By: Jeff Cater
Dead Star is a multiplayer twin-stick shooter set in a dying galaxy. As the star at the center dies, inhabitants of dependent worlds panic and go to war with one another in a race for resources and interstellar domination.
Dead Star features very responsive controls most of the time, aside from when lag decides to play with your crosshairs. Each ship has four abilities, all bound to the shoulder buttons and triggers. Having all abilities bound to those buttons removes any need to take your thumbs off the sticks, which is great for when you really need to get some precision piloting work done in the heat of battle.

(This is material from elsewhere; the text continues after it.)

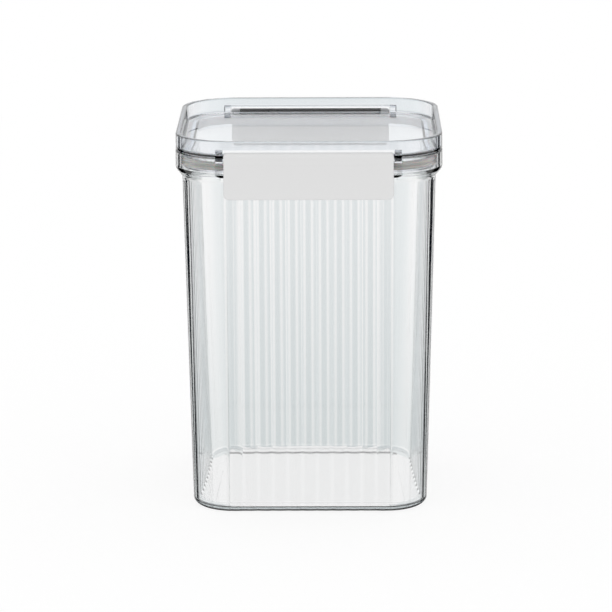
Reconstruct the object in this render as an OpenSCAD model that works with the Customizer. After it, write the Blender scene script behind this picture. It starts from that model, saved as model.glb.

Flying your ship is done with the left stick, and aiming your weapon systems is done with the right. Navigating the in-game menus to switch ships or spawn points can be a bit confusing at times, but that’s mostly because of the representation of what button does what where in those menus.
The game is played from a top-down perspective, so initially it looks very flat. It only takes a short time to notice the great detail of the background is actually three-dimensional and moving along with your position. This often creates different lighting scenarios, as one side of any map might be more exposed to a supernova or something similar.
Each ship looks pretty damn sweet as well, with distinct lighting patterns and several unlockable paint jobs. The weapon effects per ship are just as varied, and some ships can literally “paint” pieces of space with plasma (more on that bastard below).
The soundtrack is pretty well done, but it doesn’t offer any memorable pieces aside from the main menu. That, and a lot of the time the voice of your ship’s AI pipes in “Upgrade Available!” at a steady clip of saying it once every six seconds or so.
While you can simply alleviate that by just upgrading your ship, it’s a very risky thing to attempt during a particularly bloody melee — the only time you really want that lady to stop telling you about upgrades.
At its core, Dead Star is a multiplayer-only capture the flag match. Without selling it short, there’s nothing really wrong with that. As the lobbied players ready-up, they vote on what type of map they would like to play on.
Usually the hexagon sectors are arranged in some sort of diamond pattern, and each sector has a base in the middle to take over. Take over enough bases en route to your opponent’s base and you’ll “expose” it to your team’s gunfire.
Helping your team push the line by securing resources from asteroids is a great way to prevent your enemy from an effective retaliation, because the more resources you dump into a base, the more turrets and shields it’ll have.
This kind of match structure lends itself to several different play styles: are you the pilot who picks the cargo ships to truck resources back and forth? Or are you going to be heading a fleet directly into enemy territory? Whichever role you pick, you’ll have plenty of work to do.
The ship variety is great as well, with three initial races being available to choose from. Each race has a Scout ship, a Raider and a Frigate. Scouts excel at capturing bases quickly and harassing the slower moving enemy ships. Raiders are the cargo haulers and generally move slow but feature utility heavy abilities. Frigates are hefty ships that usually boast heavy weaponry and support abilities like repair fields or stealth generators.
A popular choice online right now is the ship called the Estari Warden. This ship doesn’t have the best speed or most powerful weapon, but its main cannon can pass through obstacles, and it can activate a speed-boosting plasma trail that hangs around and damages enemies. A nimble, experienced Warden pilot can literally fly death-circles around bigger ships.
There’s also a mode called Escape Run, where you are charged with defending a giant capital ship as it makes its way through enemy-filled sectors. The cool twist about this mode is that the sectors that you are passing through are actually other multiplayer matches. For example, you could just be sitting in a match taking over a base when all of a sudden your AI says “Anomaly Detected!”
Suddenly, a new sector appears on your match map and the task changes from simply defending your own sectors to trying to bring down a ship filled with giant turrets and other players. The sad thing about this mode is that you have to unlock tickets to play it, and I don’t believe there is matchmaking for that mode, so it’s currently pretty rare to see one of these events occur.
Dead Star is a fantastic multiplayer game with a few issues that are very likely to be ironed out in due time. For this gamer, it’s very dear to me because of an old game from my school days called Silent Death Online. Whether or not Armature Studios shared my joy with that game , I appreciate everything about this one.